Will Silence Unknown Callers make me miss important calls?

It can. Any caller not in your Contacts, recent outgoing calls, or Siri Suggestions goes silently to voicemail. A new doctor, delivery driver, or recruiter would be silenced. The practical fix is to save the numbers you expect to Contacts, and to glance at your Recents list and voicemail when you are waiting on someone new. If you are job hunting or expecting deliveries, consider turning the feature off temporarily.

Why do I still get spam calls after blocking so many numbers?

Because almost all spam uses spoofed caller ID. The number you see is fake and changes constantly, often mimicking your own area code (neighbor spoofing), so blocking it does nothing for the next call. This is exactly why pattern-based tools (carrier filtering, Silence Unknown Callers, and call-blocker apps) work far better than manually blocking numbers.

Are third-party call-blocker apps safe and worth it?
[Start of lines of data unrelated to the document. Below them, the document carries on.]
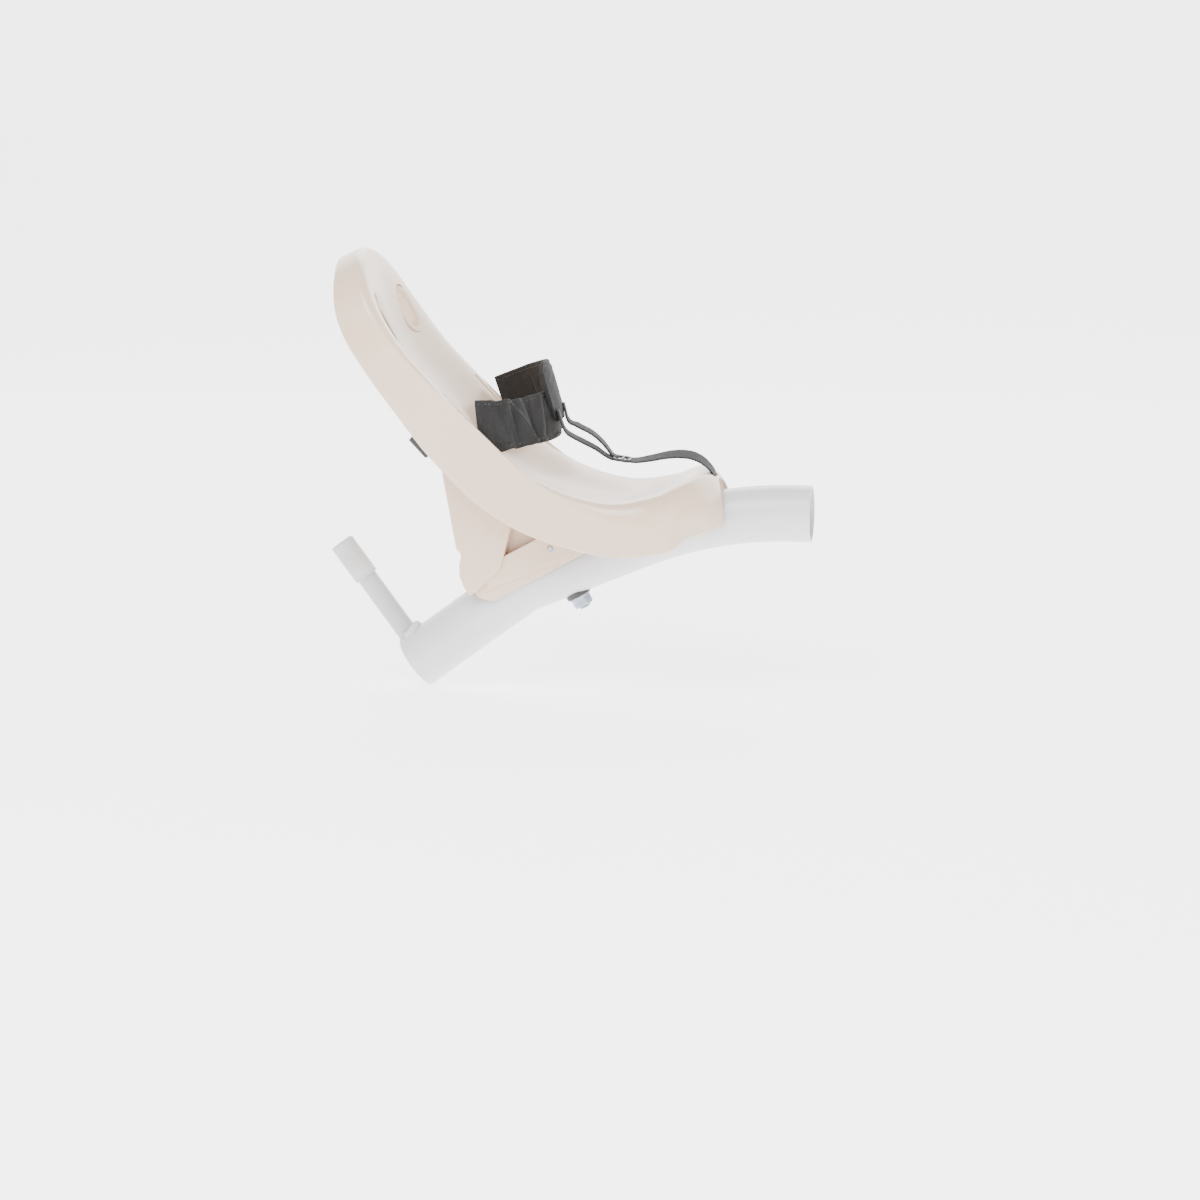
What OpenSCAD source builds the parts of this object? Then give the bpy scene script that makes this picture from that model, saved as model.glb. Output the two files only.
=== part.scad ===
// Infant bouncer seat on its bent tube arm: a moulded seat on a sliding shoe, a lap belt with a
// crotch strap, and an upright handle at the arm's low end.
// Millimetres. +X is the way the sitter faces, +Z is up, Y is across the seat.
// The origin is the centre of the arm's open front end.

/* [Seat] */
// Half of the seat's width, measured to the crest of its rim
rim_half_w = 113; // [108:1:118]
// Wall thickness of the moulded seat
shell_wall = 4; // [3:0.5:5]
// Depth of the hollow in the backrest
dish_back = 24; // [18:1:26]
// Depth of the hollow in the seat pan
dish_pan = 15; // [10:1:16]
// Depth of the skirt beside the seat pan
skirt_depth = 61; // [56:1:64]

/* [Arm] */
// Outside diameter of the arm tube
arm_d = 70; // [66:0.5:70]
// Wall thickness of the arm tube
arm_wall = 3; // [2:0.5:4]

/* [Handle] */
// Outside diameter of the handle tube
handle_d = 25.4; // [22:0.1:28]
// Length of the handle, from the arm's axis to the end of its cap
handle_len = 178; // [150:1:200]
// Length of the handle's cap
cap_len = 54; // [40:1:60]

/* [Slide and clamp] */
// How far the seat slides down the arm
slide_travel = 45; // [25:5:45]
// Slope of the slide
slide_slope = 29; // [28:0.5:30]
// Diameter of the clamp bolt
bolt_d = 14; // [12:1:14]

/* [Belt] */
// Width of the padded lap belt
belt_w = 66; // [60:1:68]
// Width of the crotch strap
crotch_w = 25; // [20:1:28]

/* [Hidden] */

ivory = "#ece0d4";
paint_grey = "#e2e2e3";
zinc = "#8f9aa8";
black_cloth = "#2e2b2a";
black_plastic = "#262626";

eps = 0.01;
fine = 96;

// ---------- Arm centre line: straights and bends, from the open end back and down ----------
// Each row is [straight length, bend angle after it, bend radius]
arm_run = [[25, 22.5, 500], [143, 14, 120], [155.9, 0, 1]];
arm_r = arm_d / 2;
bend_swell = 0.08;

function arm_slope(i) = i == 0 ? 0 : arm_slope(i - 1) + arm_run[i - 1][1];
function along(slope) = [-cos(slope), -sin(slope)];
// Start of straight i
function arm_start(i) = i == 0 ? [0, 0] : bend_end(i - 1);
function bend_start(i) = arm_start(i) + arm_run[i][0] * along(arm_slope(i));
function bend_end(i) = let (s = arm_slope(i), t = s + arm_run[i][1], r = arm_run[i][2])
    bend_start(i) + r * [sin(s) - sin(t), cos(t) - cos(s)];

arm_last = len(arm_run) - 1;
arm_tail = bend_start(arm_last);
tail_slope = arm_slope(arm_last);

// ---------- Slide frame: its x runs up the slide, its z stands off it, its origin is on the arm ----------
bolt_straight = 1;
bolt_inset = 100.4;
bolt_point = arm_start(bolt_straight) + bolt_inset * along(arm_slope(bolt_straight));
bolt_r = bolt_d / 2;
slide_up = [cos(slide_slope), sin(slide_slope)];
slide_off = [-sin(slide_slope), cos(slide_slope)];
function on_slide(x, z) = bolt_point + x * slide_up + z * slide_off;
module slide_frame() translate([bolt_point[0], 0, bolt_point[1]]) rotate([0, -slide_slope, 0]) children();

// ---------- Seat profile: the crest of the rim, seen from the side, from the head to the front lip ----------
rim_line = [
    [-584, 380], [-552, 314], [-522, 254], [-486, 202], [-443, 156], [-398, 109], [-350, 66],
    [-296, 37], [-236, 24], [-182, 33], [-134, 52], [-100, 34]
];
spans = len(rim_line) - 3;
steps_per_span = 8;
function hermite(p, t) = 0.5 * (2 * p[1] + (p[2] - p[0]) * t
    + (2 * p[0] - 5 * p[1] + 4 * p[2] - p[3]) * t * t
    + (3 * p[1] - p[0] - 3 * p[2] + p[3]) * t * t * t);
rim_points = [for (s = [0 : spans - 1], k = [0 : steps_per_span - 1])
    hermite([for (j = [0 : 3]) rim_line[s + j]], k / steps_per_span), rim_line[spans + 1]];
function running_length(i) = i == 0 ? 0 : running_length(i - 1) + norm(rim_points[i] - rim_points[i - 1]);
rim_lengths = [for (i = [0 : len(rim_points) - 1]) running_length(i)];
rim_total = rim_lengths[len(rim_points) - 1];
rim_x = [for (i = [0 : len(rim_points) - 1]) [rim_lengths[i], rim_points[i][0]]];
rim_z = [for (i = [0 : len(rim_points) - 1]) [rim_lengths[i], rim_points[i][1]]];
function rim_inside(a) = [lookup(a, rim_x), lookup(a, rim_z)];
function unit(v) = v / norm(v);
function rim_chord(a) = let (c = min(max(a, 6), rim_total - 6)) unit(rim_inside(c + 5) - rim_inside(c - 5));
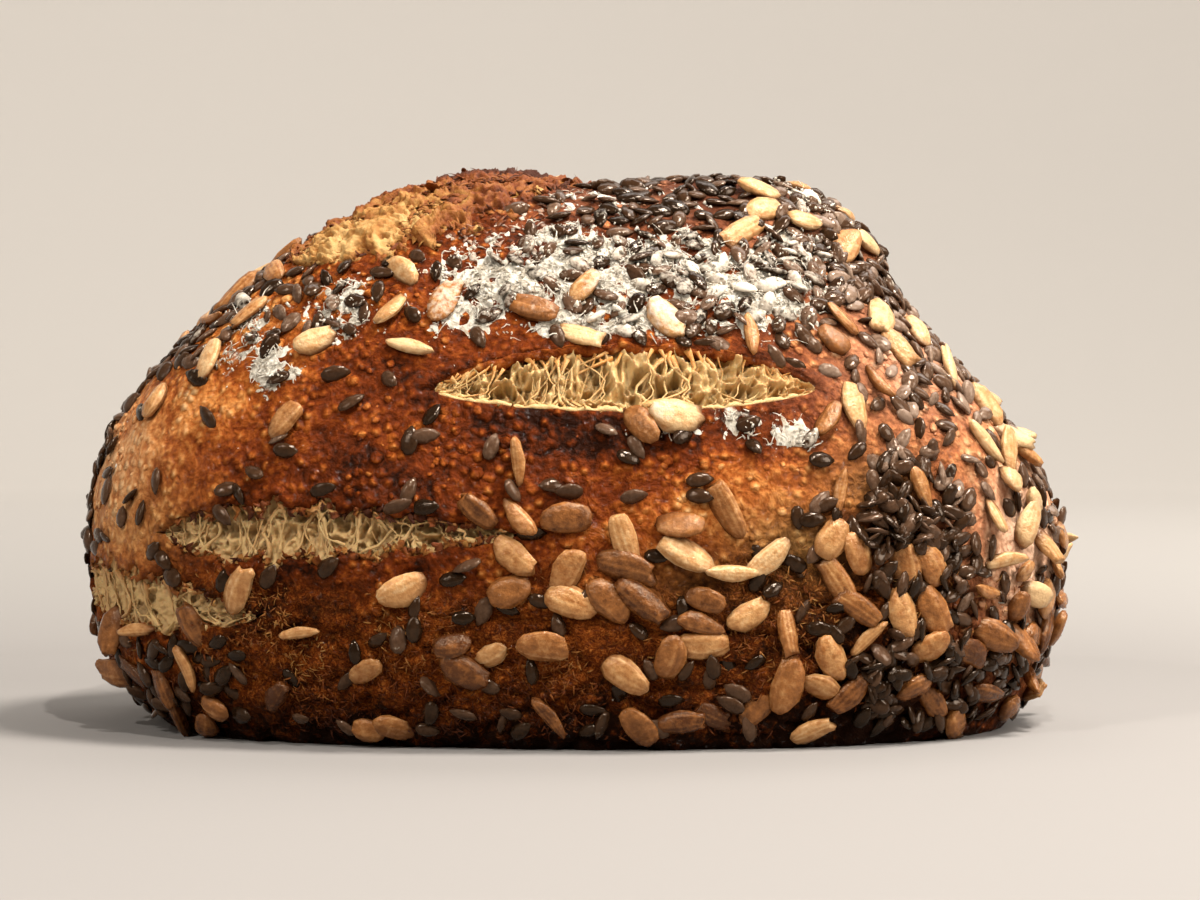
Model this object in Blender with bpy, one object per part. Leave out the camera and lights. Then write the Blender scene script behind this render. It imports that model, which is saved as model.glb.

Reputable ones from established companies are generally safe and can add useful caller ID and spam detection beyond the built-in tools. The main concern is privacy: some free caller-ID apps fund themselves by uploading contacts or building public reverse-lookup directories. Read the privacy policy, prefer well-reviewed paid options if caller ID matters to you, and avoid any app that asks for far more access than its job requires.

What should I do if a scammer pretends to be my bank or the IRS?

Hang up. Do not give any information, codes, or payment, and never grant remote access to your device. Legitimate organizations do not demand gift cards, wire transfers, or cryptocurrency, and they will not ask you to read back a one-time passcode. Call the organization back using the number on its official website or the back of your card, and report the scam at reportfraud.ftc.gov.

Is there one setting that blocks all spam calls?

No. There is no single switch. The most effective single setting is Silence Unknown Callers, but real protection comes from layering: that setting plus carrier spam filtering with automatic blocking, plus a reputable call-blocker app for caller ID, plus a scheduled Focus mode for quiet hours. Each catches a different type of unwanted call.

Does adding my number to the Do Not Call Registry stop scam calls?

Only partly. Registering at donotcall.gov stops legitimate telemarketers who follow the law, which reduces some unwanted calls. Scammers and illegal robocallers ignore the registry completely, so it will not stop fraud. It is free and worth doing, but treat it as one small layer rather than a solution on its own.